The engine in a browser tab

In 2009, Minecraft spread because clicking a link put you in the game. That trick was a Java applet riding a local runtime. The 2026 version is WebAssembly + WebGPU — and as of tonight, the DFD engine does it for real.

903 kilobytes of unified physics

The entire engine crate — the nonlinear field solver, the eikonal raymarcher, the analytic forest, the atmosphere, the day cycle — now compiles to 903 KB of WebAssembly and runs on WebGPU in a Chrome tab. Not a port of the renderer: the same Rust, the same WGSL compute shaders, the same physics gates. The browser build solves ψ on your GPU when the page loads (you watch the same progress bar the native client shows), then raymarches New Earth at interactive rates with fly controls.

The work was mostly discipline, not rewriting: native-only systems (audio, threads, sockets, the SQLite server) sit behind target gates; the fine-detail field shrinks from 512³ to 128³ to respect browser memory limits; thread-pool loops degrade to sequential on wasm. The multiplayer protocol was already WebSocket + JSON, which means the world server we shipped yesterday will serve browser players unmodified — that's the next milestone, along with streaming the real textures and characters in (tonight's build wears 1×1 placeholder materials).

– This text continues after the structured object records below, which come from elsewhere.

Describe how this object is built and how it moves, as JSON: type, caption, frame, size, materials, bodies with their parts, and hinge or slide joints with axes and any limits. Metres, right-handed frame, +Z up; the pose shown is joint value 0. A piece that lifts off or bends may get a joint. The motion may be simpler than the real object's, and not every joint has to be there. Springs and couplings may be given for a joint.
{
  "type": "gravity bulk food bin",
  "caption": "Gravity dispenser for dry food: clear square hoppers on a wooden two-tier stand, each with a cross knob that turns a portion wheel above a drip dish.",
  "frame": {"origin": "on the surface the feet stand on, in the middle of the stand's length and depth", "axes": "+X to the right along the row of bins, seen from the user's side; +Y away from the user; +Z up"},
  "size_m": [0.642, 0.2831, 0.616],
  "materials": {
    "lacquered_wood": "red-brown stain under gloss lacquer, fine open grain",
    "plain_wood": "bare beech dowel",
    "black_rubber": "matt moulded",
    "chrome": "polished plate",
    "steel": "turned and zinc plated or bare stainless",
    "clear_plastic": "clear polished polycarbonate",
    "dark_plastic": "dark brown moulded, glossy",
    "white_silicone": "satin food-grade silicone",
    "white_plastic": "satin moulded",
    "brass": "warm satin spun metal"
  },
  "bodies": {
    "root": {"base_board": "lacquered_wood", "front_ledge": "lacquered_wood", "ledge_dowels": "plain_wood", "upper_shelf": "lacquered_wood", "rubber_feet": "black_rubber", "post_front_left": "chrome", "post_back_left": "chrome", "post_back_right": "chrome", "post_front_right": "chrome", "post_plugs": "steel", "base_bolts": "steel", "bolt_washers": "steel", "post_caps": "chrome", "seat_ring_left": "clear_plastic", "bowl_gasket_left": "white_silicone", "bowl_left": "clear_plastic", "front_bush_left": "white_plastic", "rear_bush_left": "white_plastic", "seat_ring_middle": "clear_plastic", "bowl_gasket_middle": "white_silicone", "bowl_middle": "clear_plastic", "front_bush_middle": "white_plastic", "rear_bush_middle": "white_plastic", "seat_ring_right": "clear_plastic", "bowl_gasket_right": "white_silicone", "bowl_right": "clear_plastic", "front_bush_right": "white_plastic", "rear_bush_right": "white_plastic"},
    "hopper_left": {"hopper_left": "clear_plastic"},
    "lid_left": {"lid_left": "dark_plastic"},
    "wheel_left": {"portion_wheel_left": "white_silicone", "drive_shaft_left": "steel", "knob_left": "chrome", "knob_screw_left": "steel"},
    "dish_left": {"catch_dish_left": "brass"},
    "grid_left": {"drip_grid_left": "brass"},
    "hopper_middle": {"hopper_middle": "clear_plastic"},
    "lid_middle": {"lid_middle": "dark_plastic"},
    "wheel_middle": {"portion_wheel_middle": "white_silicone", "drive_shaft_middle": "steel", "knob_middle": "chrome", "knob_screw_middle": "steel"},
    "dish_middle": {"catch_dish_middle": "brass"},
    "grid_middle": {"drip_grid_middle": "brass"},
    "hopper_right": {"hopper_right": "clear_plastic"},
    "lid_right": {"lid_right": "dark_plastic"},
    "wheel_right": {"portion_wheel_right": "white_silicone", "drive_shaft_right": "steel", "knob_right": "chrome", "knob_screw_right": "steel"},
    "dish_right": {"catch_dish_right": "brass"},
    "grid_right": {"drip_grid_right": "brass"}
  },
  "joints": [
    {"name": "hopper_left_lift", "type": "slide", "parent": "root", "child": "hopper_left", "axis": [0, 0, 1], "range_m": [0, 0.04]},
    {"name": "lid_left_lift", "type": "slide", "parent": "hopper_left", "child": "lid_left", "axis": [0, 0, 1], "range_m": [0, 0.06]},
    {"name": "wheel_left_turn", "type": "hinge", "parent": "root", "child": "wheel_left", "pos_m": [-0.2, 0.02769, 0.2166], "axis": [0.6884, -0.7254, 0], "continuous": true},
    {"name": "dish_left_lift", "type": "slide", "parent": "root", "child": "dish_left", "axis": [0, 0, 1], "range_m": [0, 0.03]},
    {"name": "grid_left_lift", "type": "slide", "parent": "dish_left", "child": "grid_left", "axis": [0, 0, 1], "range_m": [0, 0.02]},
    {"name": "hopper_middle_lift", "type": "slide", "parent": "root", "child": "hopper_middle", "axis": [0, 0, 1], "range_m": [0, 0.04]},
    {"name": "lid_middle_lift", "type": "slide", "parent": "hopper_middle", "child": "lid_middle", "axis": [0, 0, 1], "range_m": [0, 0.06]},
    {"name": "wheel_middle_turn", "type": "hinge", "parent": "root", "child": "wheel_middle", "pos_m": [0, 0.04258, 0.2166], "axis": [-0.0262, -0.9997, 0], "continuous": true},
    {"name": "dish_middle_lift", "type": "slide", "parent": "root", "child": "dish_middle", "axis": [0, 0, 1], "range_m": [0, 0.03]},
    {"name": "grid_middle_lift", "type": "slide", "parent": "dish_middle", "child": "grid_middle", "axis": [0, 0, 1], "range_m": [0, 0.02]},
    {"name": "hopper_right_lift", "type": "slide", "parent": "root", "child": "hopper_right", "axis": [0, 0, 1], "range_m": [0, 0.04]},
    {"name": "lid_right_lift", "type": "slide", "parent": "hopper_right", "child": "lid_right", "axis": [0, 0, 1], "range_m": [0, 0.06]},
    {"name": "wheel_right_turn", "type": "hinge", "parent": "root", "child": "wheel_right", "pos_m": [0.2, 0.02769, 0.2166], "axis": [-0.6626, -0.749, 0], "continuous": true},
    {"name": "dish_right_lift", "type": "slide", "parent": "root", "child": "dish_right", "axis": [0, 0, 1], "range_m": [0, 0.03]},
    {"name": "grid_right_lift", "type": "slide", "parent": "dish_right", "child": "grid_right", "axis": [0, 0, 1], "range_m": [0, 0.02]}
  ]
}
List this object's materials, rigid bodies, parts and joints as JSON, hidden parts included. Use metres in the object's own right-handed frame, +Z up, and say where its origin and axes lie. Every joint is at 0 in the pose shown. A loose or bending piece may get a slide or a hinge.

Verified the way we verify everything now: headless Chrome booted the page, the console logged the field build and the GPU solve, and the screenshot shows dusk falling over New Earth's curved horizon — from a web page. Native build untouched: all four physics gates green, 28/28 tests.

Engine v0.13.0. No public link yet — the play button appears on ractr.com when the game is done, and now we know exactly how it'll work when it does.